The Diego Cera Organbuilders were involved in the restoration of the historic organs in Bohol before the intense earthquake hit the province and wreaked the antique churches.

Tagle is very concerned with the surviving pipe organs, those “hanging” on the remaining walls that withstood the strong tremors in the Baclayon, Loay and Loboc churches.  He strongly feels that they must be rescued soonest to prevent them from getting lost forever. 


Tagle’s company restored the Loay organ in 1998.  Five years later in 2003, they fully restored the pipe organ of Loboc.  With the support of the Ayala Foundation, they did the Baclayon organ in 2008.

“It is safe to play the Baclayon and Loay organs,” Tagle said, “even at their present state.”  He is very concerned with the Loboc instrument because the wall may collapse anytime.  “But the walls have to be reinforced first,” he emphasized, “to ensure the safety of workers who will disassemble the organ on site.”  

It’s a sad fate for the Loon and Maribojoc pipe organs that went down with the churches.  Loon was the biggest outside Metro Manila after San Agustin in Intramuros, and was already scheduled for restoration before the earthquake.  The Maribojoc had complete parts but they are all now buried in the rubble of the church.

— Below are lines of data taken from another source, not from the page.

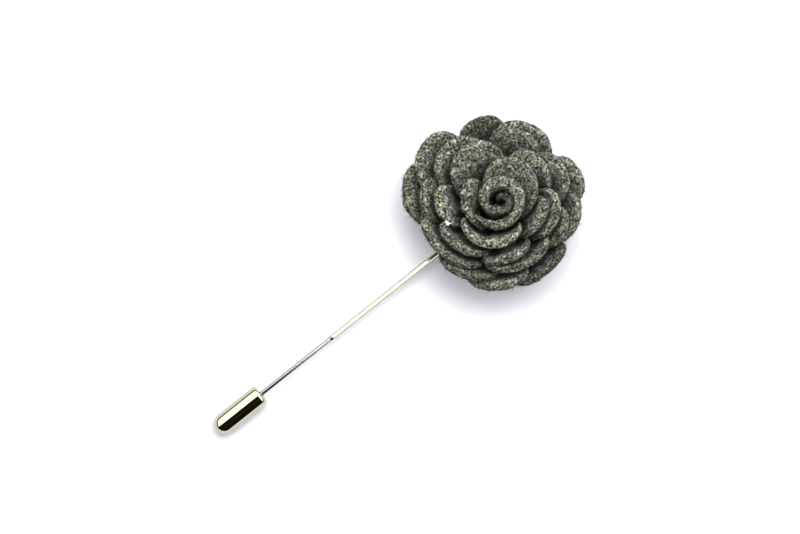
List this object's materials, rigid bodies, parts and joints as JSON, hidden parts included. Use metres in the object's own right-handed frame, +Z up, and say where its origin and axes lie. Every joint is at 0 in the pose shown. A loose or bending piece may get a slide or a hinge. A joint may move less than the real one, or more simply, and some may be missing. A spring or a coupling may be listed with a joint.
{
  "type": "flower lapel pin",
  "caption": "Rose of nested felt petals on a straight stick pin with a pull-off bullet clutch on its point.",
  "frame": {"origin": "centre of the flat underside of the backing felt, below the middle of the rose, on the surface the pin lies on", "axes": "+X from the clutch to the rose along the wire, +Z up, the way the rose faces"},
  "size_m": [0.0973, 0.039, 0.0198],
  "materials": {
    "felt": "grey melange wool felt",
    "backing_felt": "grey wool felt",
    "nickel_plate": "polished nickel plate",
    "liner": "plain"
  },
  "bodies": {
    "rose_and_pin": {"petal_01": "felt", "petal_02": "felt", "petal_03": "felt", "petal_04": "felt", "petal_05": "felt", "petal_06": "felt", "petal_07": "felt", "petal_08": "felt", "petal_09": "felt", "petal_10": "felt", "petal_11": "felt", "petal_12": "felt", "petal_13": "felt", "petal_14": "felt", "petal_15": "felt", "petal_16": "felt", "petal_17": "felt", "petal_18": "felt", "petal_19": "felt", "petal_20": "felt", "petal_21": "felt", "petal_22": "felt", "petal_23": "felt", "petal_24": "felt", "petal_25": "felt", "petal_26": "felt", "rolled_centre": "felt", "backing_disc": "backing_felt", "stick_pin": "nickel_plate"},
    "clutch": {"clutch_shell": "nickel_plate", "clutch_grip": "liner"}
  },
  "joints": [
    {"name": "clutch_slide", "type": "slide", "parent": "rose_and_pin", "child": "clutch", "axis": [-1, 0, 0], "range_m": [0, 0.03]}
  ]
}
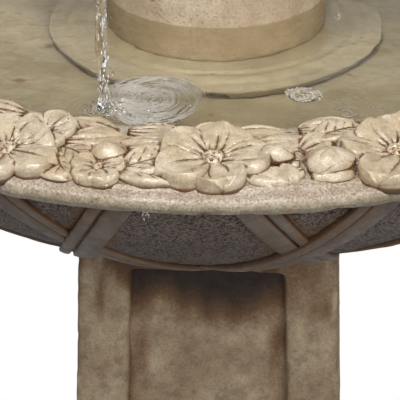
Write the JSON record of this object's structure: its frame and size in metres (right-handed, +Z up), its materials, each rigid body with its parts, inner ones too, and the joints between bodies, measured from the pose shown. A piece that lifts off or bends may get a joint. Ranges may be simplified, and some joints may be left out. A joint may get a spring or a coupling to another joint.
{
  "type": "tiered water fountain",
  "caption": "Free-standing two-tier garden fountain with flower-garland bowls, ribbon lattice, square panelled pedestal and a submersible pump in its column.",
  "frame": {"origin": "on the ground under the middle of the base", "axes": "+Z up, the front faces -Y, the pump's lead leaves the base towards +Y"},
  "size_m": [0.6099, 0.61, 1.11],
  "materials": {
    "cast_stone": "antiqued, grainy, umber wash in the hollows",
    "cast_stone_trim": "antiqued, smoother",
    "black_rubber": "matt",
    "pump_plastic": "fine moulded grain",
    "dial_plastic": "smooth",
    "impeller_plastic": "smooth",
    "clear_hose": "translucent vinyl",
    "stainless_steel": "brushed",
    "ferrite": "matt, ground",
    "aged_brass": "dull, slightly tarnished"
  },
  "bodies": {
    "base_unit": {"ground_pads": "black_rubber", "base_plinth": "cast_stone", "cord_grommet": "black_rubber", "pedestal": "cast_stone", "pedestal_gasket": "black_rubber", "lower_bowl": "cast_stone", "cord_stopper": "black_rubber", "foot_pads": "black_rubber", "column_foot": "cast_stone", "pump_housing": "pump_plastic", "pump_chamber": "pump_plastic", "pump_intake_cover": "pump_plastic", "pump_cord_gland": "black_rubber", "pump_suction_cups": "black_rubber", "pump_shaft": "stainless_steel", "shaft_bushes": "black_rubber", "riser_hose": "clear_hose", "hose_clamp": "stainless_steel"},
    "column_unit": {"column": "cast_stone", "column_gasket": "black_rubber"},
    "upper_tier": {"upper_bowl": "cast_stone", "nozzle_body": "aged_brass", "nozzle_washers": "black_rubber", "nozzle_nut": "aged_brass", "nozzle_pipe": "aged_brass"},
    "finial_unit": {"finial_stem": "cast_stone", "finial_sepals": "cast_stone_trim", "finial_bud": "cast_stone"},
    "pump_rotor": {"rotor_magnet": "ferrite", "impeller": "impeller_plastic"},
    "pump_dial": {"flow_dial": "dial_plastic"}
  },
  "joints": [
    {"name": "column_lift", "type": "slide", "parent": "base_unit", "child": "column_unit", "axis": [0, 0, 1], "range_m": [0, 0.3]},
    {"name": "upper_bowl_lift", "type": "slide", "parent": "column_unit", "child": "upper_tier", "axis": [0, 0, 1], "range_m": [0, 0.06]},
    {"name": "finial_lift", "type": "slide", "parent": "upper_tier", "child": "finial_unit", "axis": [0, 0, 1], "range_m": [0, 0.2]},
    {"name": "impeller_spin", "type": "hinge", "parent": "base_unit", "child": "pump_rotor", "pos_m": [0, 0.02, 0.602], "axis": [0, 1, 0], "continuous": true},
    {"name": "flow_dial_turn", "type": "hinge", "parent": "base_unit", "child": "pump_dial", "pos_m": [0, -0.029, 0.602], "axis": [0, 1, 0], "range_deg": [0, 90]}
  ]
}
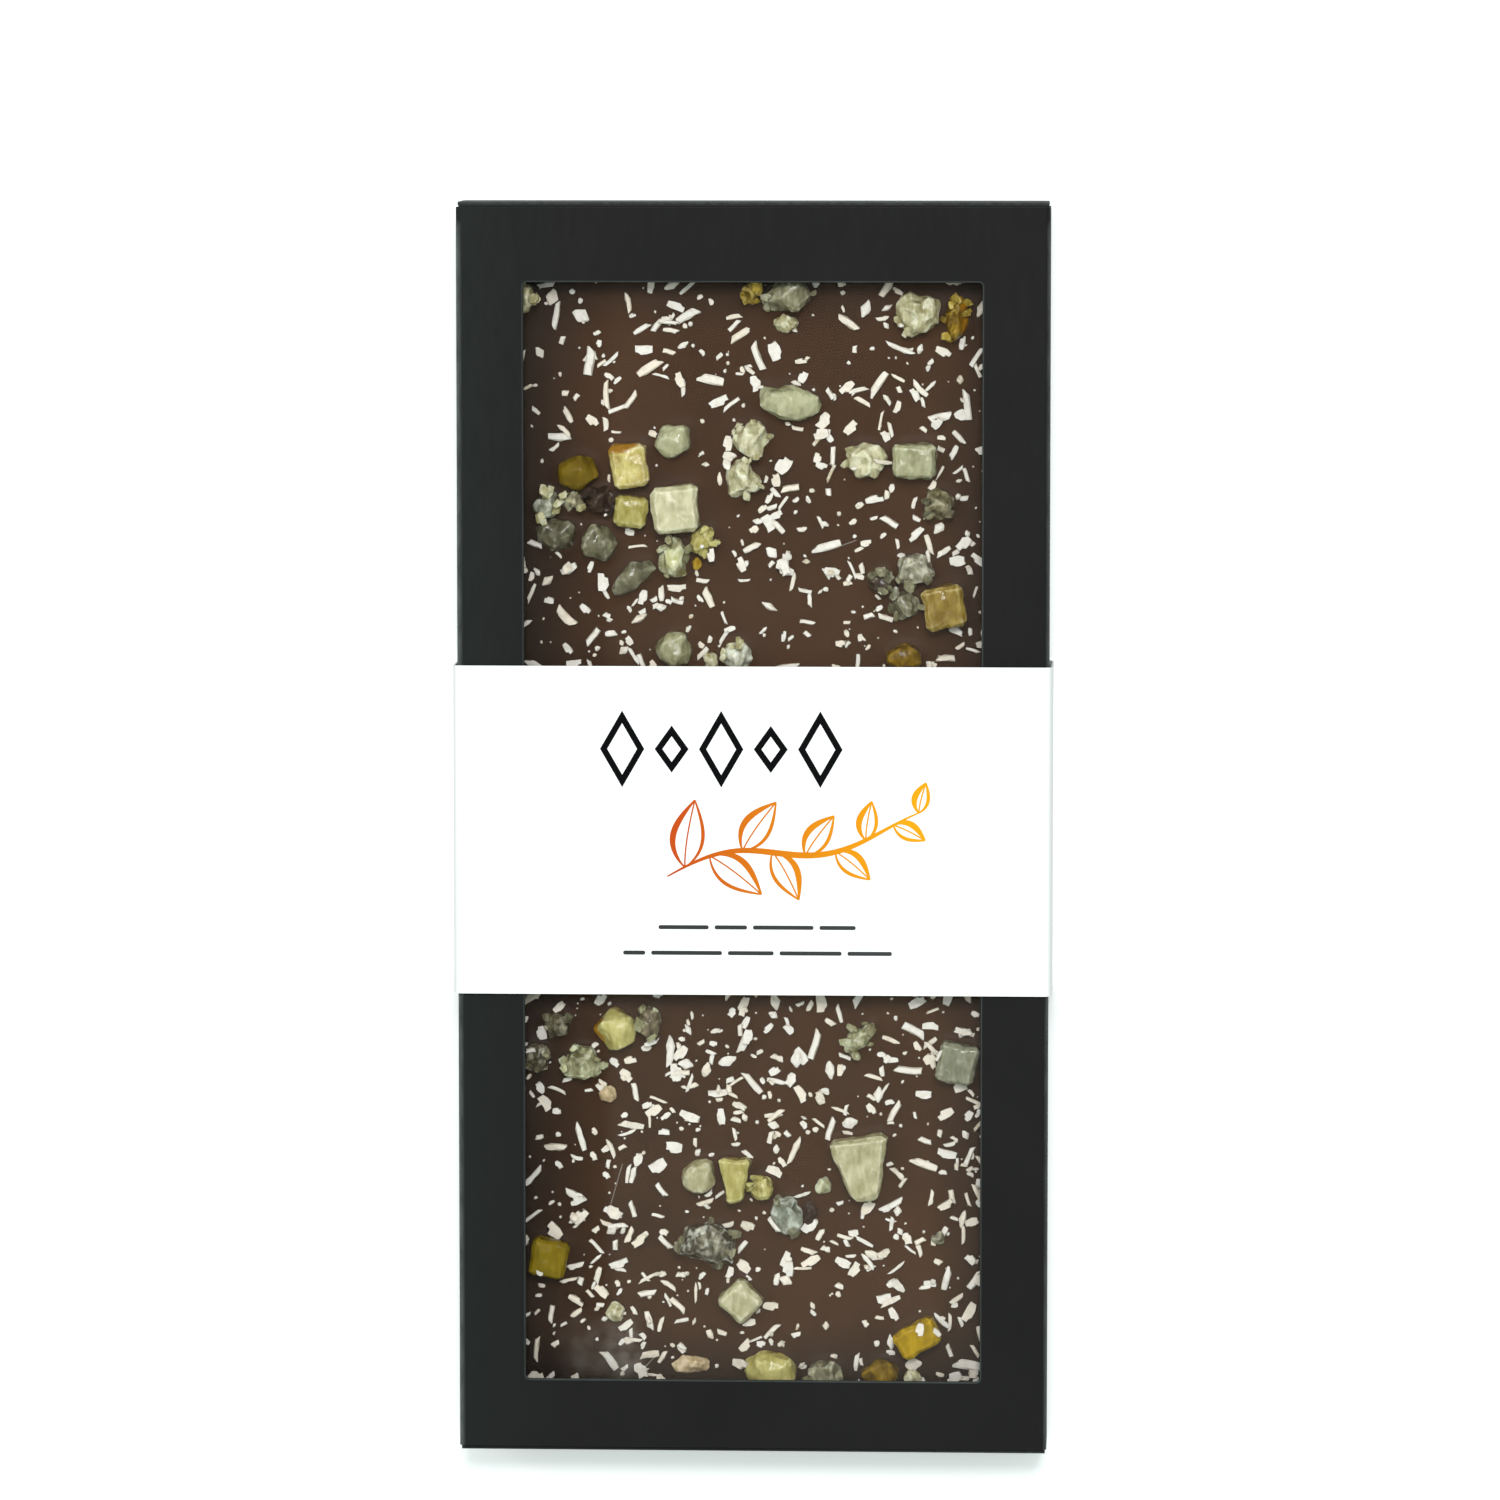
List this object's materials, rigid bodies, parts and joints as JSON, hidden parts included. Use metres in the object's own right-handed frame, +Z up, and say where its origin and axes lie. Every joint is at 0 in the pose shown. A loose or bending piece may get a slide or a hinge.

Tagle thinks that the Baclayon was constructed under the direction of Fr. Diego Cera because he found the design and manner of woodworks similar to those of the Las Piñas Bamboo Organ.  He was prior of that town in 1815 and 1821, Bohol being under the Recollect province. 
  
The good priest’s legacy could also be of personal significance to organ builder Cealwyn Tagle.  Both of us think he may belong to the genealogical line of the original craftsman who helped Fr. Cera build the Bamboo Organ and that descendant who repaired it in the early 1900s. That’s because he had heard from his mother and her relatives that their great-great-grandparents of the Lara family were furniture makers when Fr. Cera was in Las Pinas, and they could have helped build the iconic Bamboo Organ.